The Navy plans to make up for the smaller Littoral Combat Ship fleet by buying 20 new frigates. The ships themselves will be built by Fincantieri Marinette Marine and based on an existing Italian design, which will reduce some of the risks hazarded by the Littoral Combat Ship program. Lockheed Martin was awarded the contract to kit out the new frigates with their actual warfighting systems. In that contract, the Navy designated Lockheed Martin as the lead systems integrator for the frigate’s combat systems.
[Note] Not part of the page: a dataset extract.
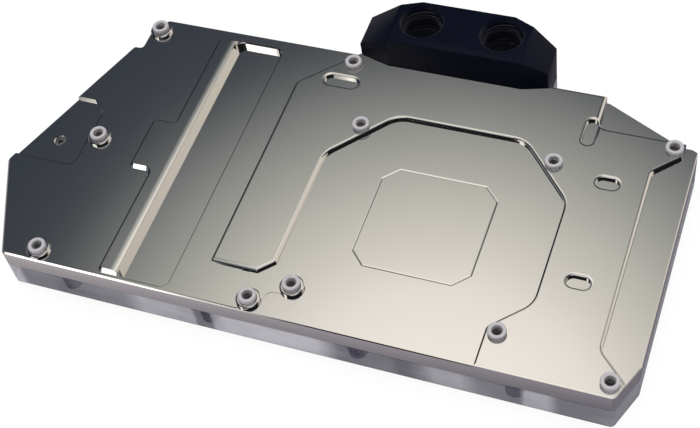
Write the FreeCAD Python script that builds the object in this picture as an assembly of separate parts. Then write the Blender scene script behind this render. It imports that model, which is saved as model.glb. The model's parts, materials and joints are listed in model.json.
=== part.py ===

The Congressional Research Service has warned in the past that using a private-sector lead systems integrator cedes responsibilities normally carried out by the government to the contractor and reduces the program’s transparency. According to a 2010 Congressional Research Service report, “[Lead Systems Integrators] can have broad responsibility for executing their programs, and may perform some or all of the following functions: requirements generation; technology development; source selection; construction or modification work; procurement of systems or components from, and management of, supplier firms; testing; validation; and administration.” This arrangement creates potential conflicts of interest. The contractor could design requirements for the program tailored to its own products or by favoring vendors selected from the contractor’s own subsidiaries.

The Navy estimates the new frigate will cost $940 million per copy. The Government Accountability Office has warned that the program is already not following best practices by failing to confirm that estimate through an independent analysis. So while the new frigate may be an improvement over the Littoral Combat Ship on the conceptual level, it will likely be anything but a bargain for the taxpayers.